И [д] тоже неспроста мягкое: это влияние следующего [э]. У гласного [э] высокий собственный тон; у мягких согласных тоже высокий собственный тон (тем они и отличаются от твердых). Вот и произносится перед [э] мягкое [д]: свет от гласного лег на предшествующий согласный.
И заметьте: звук [э] всегда смягчает предшествующий согласный. Сопоставьте:
слон — о слоне, голова — о голове, смотр. — смотреть, жилой — жилец…
Везде одна и та же закономерность: сам по себе согласный тверд (в левом столбце), а попадет рядом со звуком [э] — и станет мягким. Ясно, чьи это проделки.
Гласный [а] находится после ударного слова и поэтому очень ослаблен. Он заменен кратким, слабым звуком [ǝ]. Это влияние предыдущего ударного гласного.

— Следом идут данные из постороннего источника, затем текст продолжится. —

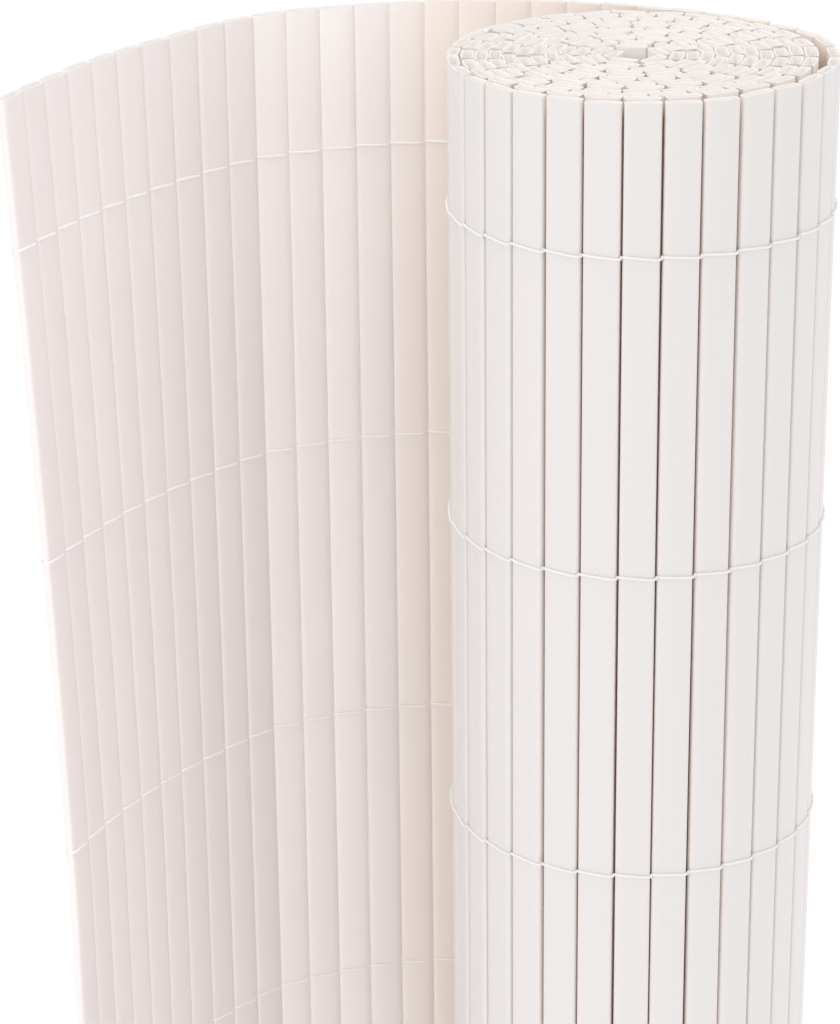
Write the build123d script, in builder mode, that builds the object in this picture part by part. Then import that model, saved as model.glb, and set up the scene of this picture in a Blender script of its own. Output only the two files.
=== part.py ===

Ударный забрал всю силу выдоха себе, остальным слогам осталось мало. Поэтому-то в заударных слогах гласный [а] всегда заменяется гласным [ǝ].
Далее: в нашем слове после [ш] следует [ы]. Вообще после [ш] невозможен звук [и], он всегда заменяется звуком [ы] (пишется, наоборот, всегда и; на это есть основания, о них расскажу дальше). Здесь тень от согласного легла на следующий гласный.
И все взаимодействия обязательны и неизбежны для каждого, кто говорит по-русски. Стоит только отступить от этих закономерностей, как все услышат в речи неправильность, станут говорить об искусственности и деланности произношения.
Теперь можно понять, почему обычно не замечают этих изменений. Ведь правда — не замечают.
Мы не видим желтого отблеска на бумаге; освещенной электрическим светом; не видим голубизны бумаги, освещенной светом ясного неба. Наш мозг, независимо от нашей воли, устраняет из восприятия все, что вызвано преходящими условиями наблюдения. И это хорошо: помогает узнавать один и тот же предмет, в каком бы свете он ни появлялся.
Вот так-то и в звуках речи мы не слышим того, что вызвано условиями произношения: не замечаем тех отсветов, которые ложатся от других звуков. Для большинства говорящих слова сделать и суметь начинаются одним и тем же звуком: не слышат разницы. Часто не замечают даже разницы в словах вода и водный: и там и там «слышат» гласный [о].
В стихах:
Льетесь безвестные, льетесь незримые,
Неистощимые, неисчислимые…—
один литературовед нашел «замечательно насыщенный, художественно-выразительный звуковой повтор гласного «е». На самом деле в этих строчках никакого повтора звука «е» и нет; в них всего одно «е» (найдите-ка).
Бедняга-стиховед подсчитывал буквы, а не звуки. Звуки он не слышал; и хотел слышать, да не смог.
В Институт русского языка приходит много писем с разными вопросами о нашем произношении. Вот одно любопытное: «Очень обидно, что паша молодежь на конце слов произносит вместо ж, з (как надо) — звуки ш и с. Не раз я слышал: морос, рошь и так далее. Надо всячески противиться такому коверканью русского языка. Я нарочно слушал, как произносят артисты Малого и Художественного театра: у них нет таких искажений». Случай по-своему удивительный: человек случайно заметил, что звонкие на конце слова заменяются глухими… Но приписал это только молодежи и не услышал — хотя стремился услышать — такого же произношения на сцене театра и в своей собственной речи. На самом деле все, кто говорит по-русски, произносят [рош, марос], и так во всех словах.
Ученый техник (фамилию его я не назову) изобрел аппараты, которые действовали, слыша человеческий голос. Например: сконструировал автоматическую дверь; только скажи: откройся! — и она сама открывается. Так было задумано: звуки человеческого голоса воспринимаются особыми аппаратами, анализируются и преобразуются в электрические импульсы, которые включают определенные рабочие механизмы.
В своем описании работы механизмов изобретатель рассказывает, как он анализировал звуки, входящие в слова-приказания. Увы! Он их не слышит — он анализирует, как читается отдельно взятая буква, а не звук в слове. Дверь у него все-таки открывалась, но, должно быть, со скрипом. Некоторые звуки были верно описаны, и этого оказалось достаточно: дверь была покладистой и готова работать при неточных данных. Будь задание более тонким, опыт и вовсе бы не удался.